Антипов уверяет, что выйдет с практическими предложениями. Но, судите сами, какие тут могут быть предложения? Мне, правда, всегда казалось, что он и мне говорит не последние слова, что он что-то действительно узнал и ждет только времени и момента. Но тогда уж совсем глупо делать это на митинге. Ведь в его изысканиях участвовало множество институтов и лабораторий. Стало быть, и открытие, если оно есть, принадлежит не ему одному. Материалы разосланы экспертам по всему миру. Надо ждать. Однако он и в их беспристрастность не верит, вот беда. Получается, правду, целую правду, способен принять лишь он. Но это уже не просто мания величия, а аргумент самоубийцы, болезнь. И опять же: зачем тогда выступать?
Доводы профессора были убедительны. В лучшем случае, выступление Антипова произведет впечатление хлопка шарика на безумном карнавале, в худшем — нас ждет гражданская свалка. Если и осталась в людях подлинная эмоция, то это немотивированная, как приступ кашля у поперхнувшегося, агрессия. И вот ей будет дан выход и самое туманное направление, что и требуется для свалки. Почва готова: суды Линча на дорогах, общество догхантеров, охотящееся на собак.

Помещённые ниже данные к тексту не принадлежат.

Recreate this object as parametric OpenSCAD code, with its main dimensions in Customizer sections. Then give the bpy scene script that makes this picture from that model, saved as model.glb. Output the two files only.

Но что-то меня все время смущало. И не то даже, что мы воспитаны на подвигах сумасшедшего рыцаря и трех минутах кубинской правды. Хотя и это тоже. Так или иначе, Антипов собирается идти на смерть во имя правды, в которую верит. Вправе ли я его останавливать? Да и потом — почему я?
Вдруг я понял, что мешало расположиться к несомненной, казалось бы, правоте профессора. После смерти ГМ отпустил усики и напоминал парикмахерский манекен. Вот отчего это чувство дискомфорта, которое внедрилось в мой утренний фанатизм, когда я увидел ГМ. Усики были аккуратные, из тех, что требуют ежедневной утренней проверки.
В это время в кармане профессора подал сигнал мобильник.
— Простите, у меня через пятнадцать минут кафедра, — сказал он.
— Могу я хотя бы узнать, почему выбор пал на меня и что я должен делать?
— Вам все сейчас объяснит этот молодой человек, — профессор указал рукой на садовника, в котором я тут же узнал Васю Шитикова.
Как ни поражен я был во второй раз явлением автора моего романа, хотелось задать ГМ на прощанье еще один вопрос. Фокус со смертью и поминками не стоил объяснений. Но что делает здесь кумир моей юности?
Я знал эту кривую усмешку. Так он кривился на вопрос студента, который обнаруживал отсутствие даже поверхностного знакомства с предметом и исходил только из желания проявить интеллектуальную инициативу.
— Вы знаете место лучше? — спросил он раздраженно. — Вот мы с вами уже там, где нас нет, и ничего не изменилось. Но курица, говорят, выклевывает зернышко и из говна. Если же сухо, как милиционеру с демократизатором (это новое для меня словечко было, видимо, здесь в ходу. — К. Т.), то я работаю координатором культурных программ от Всемирного комитета третьего тысячелетия. World Millennium Committee. Кстати, и ваш сегодняшний концерт организован не без нашего участия.
— Он разве состоится? — спросил я. — Ведь митинг завтра.
— Обязательно состоится. Все вообще должно идти по плану. И мы приложим к этому свои усилия. Я не прощаюсь.
Шитиков, Шитиков…
Стены сада светились бледно-розовым стеклянным морозцем. Цвет, примерно, полдня. Василий приближался со стороны, противоположной подсолнечной. То есть, я видел его силуэт, на котором угадывалась белая рубаха с серой, что ли, жилеткой, и улыбка, в этом, по крайней мере, теневом варианте, простодушная и невооруженная. «Давно я такой не видел», — подумал я, чувствуя потребность в ответном жесте.